Robust and label efficient bi-filtering graph convolutional networks for node classification

Abstract

Due to their success at node classification, Graph Convolutional Networks (GCN) have raised a research upsurge of deep learning on graph-structured data. For the semi-supervised classification, graph convolution essentially acts as a low-pass filter on graph spectral domain. According to Graph Signal Processing theory, the low-pass filter in GCN is a finite impulse response (FIR) graph filter. However, compared with FIR graph filters, infinite impulse response (IIR) graph filters exhibit more powerful representation ability and flexibility. Intuitively, it is feasible to replace FIR filter in GCN with IIR graph filter to improve GCN. Therefore, inspired by the direct implementation of IIR graph filters, we propose a Bi-filtering Graph Convolutional Network (BGCN) which can be realized by simply cascading two sub filtering modules. Experimental results demonstrate that BGCN works well in node classification task and achieves comparable performance to GCN and its variants.

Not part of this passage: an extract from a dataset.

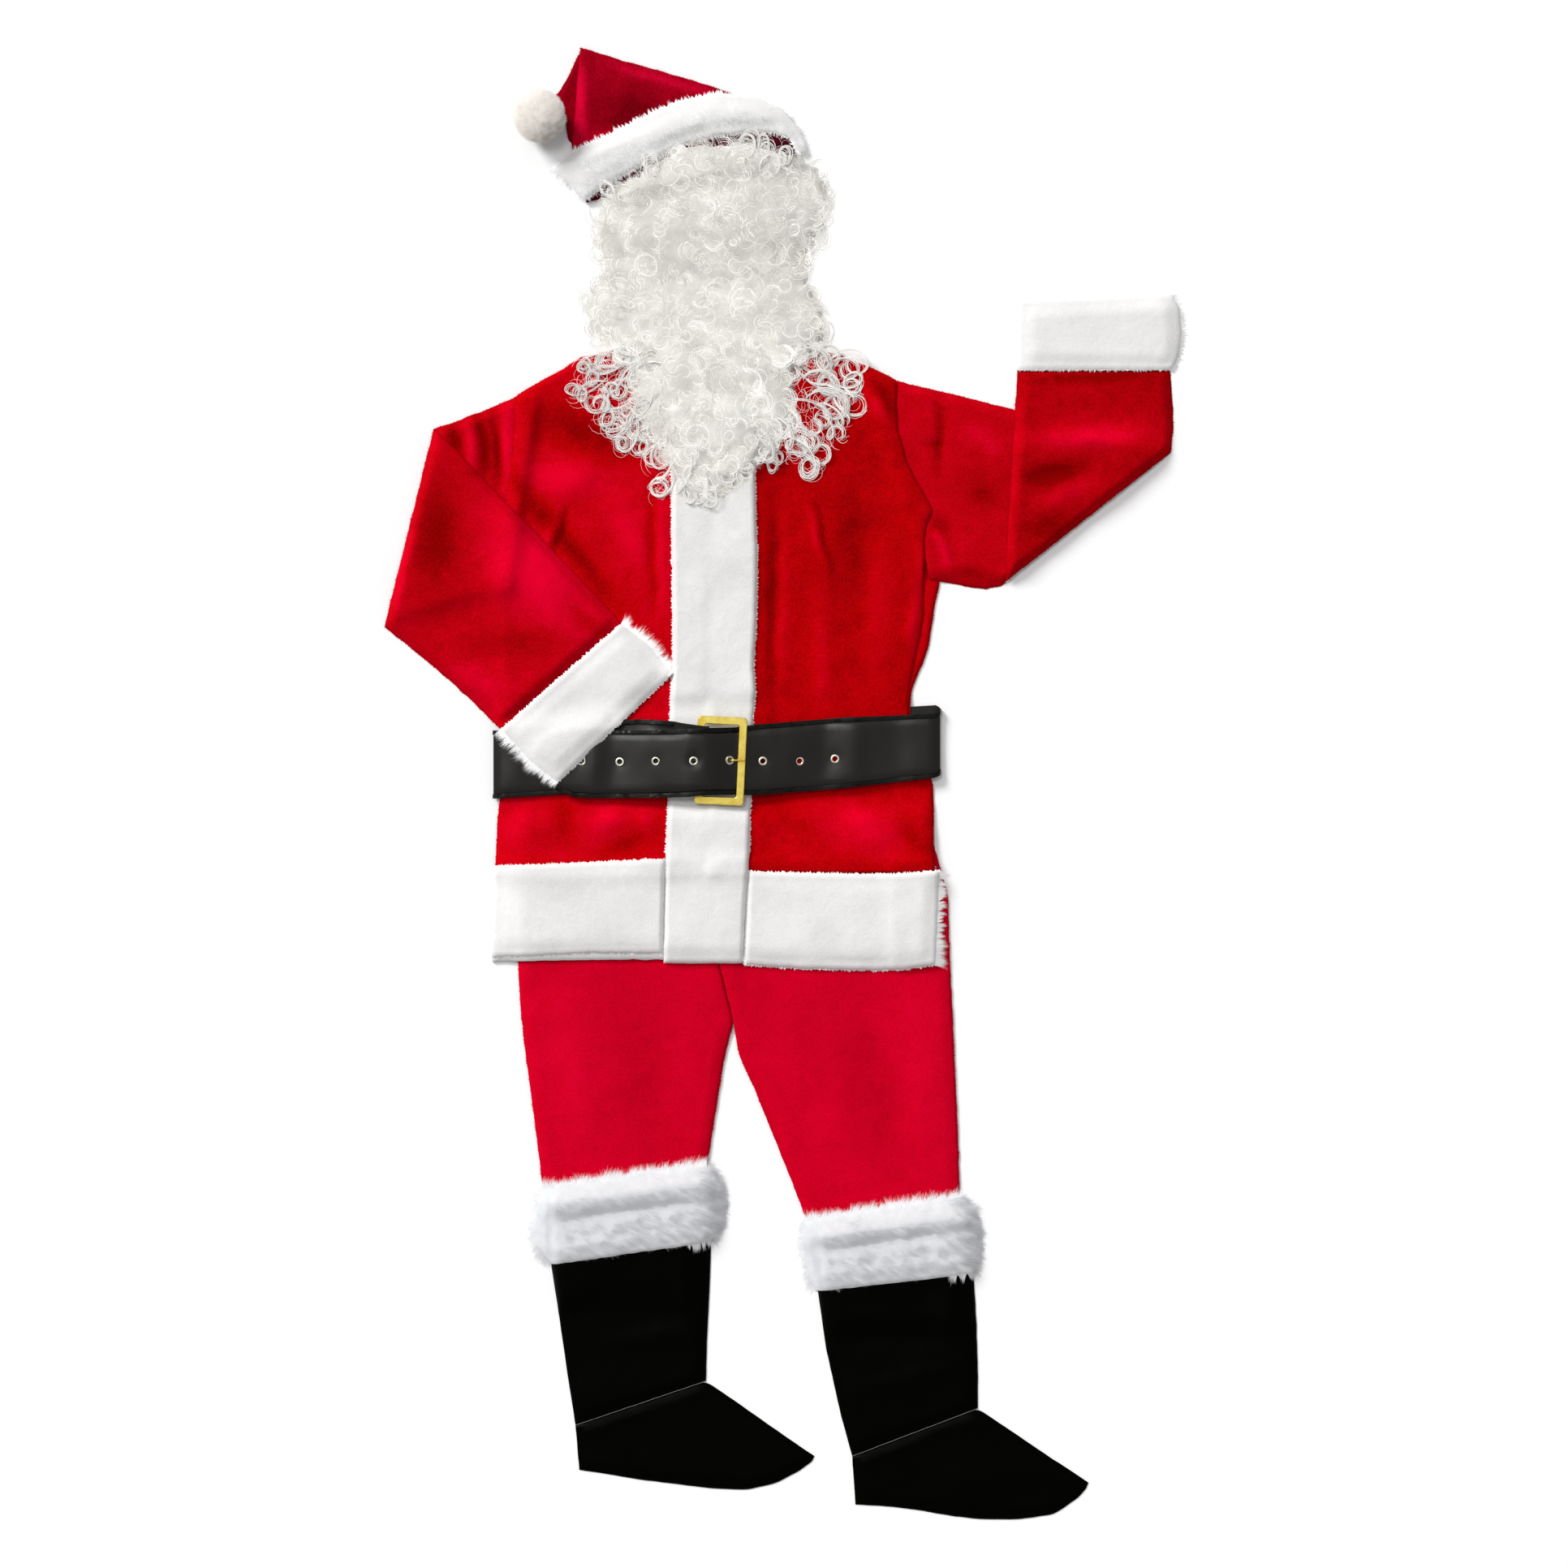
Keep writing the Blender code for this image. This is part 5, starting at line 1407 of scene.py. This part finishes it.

The improvement of BGCN, however, is at the expense of a time-complexity increase. To simplify the proposed BGCN, we construct a Simple Bi-filtering Graph Convolution framework (SBGC) from the perspective of Graph Signal Processing. Furthermore, for the implementations of BGCN and SBGC, we design a novel low-pass graph filter to capture the low-frequency components that are beneficial to data representation for the task of node classification. Extensive experiments show that SBGC not only outperforms other baseline methods in performance, but also keeps a high level in computational efficiency. Moreover, it is particularly worth noting that both BGCN and SBGC are robust to feature noise and exhibit high label efficiency.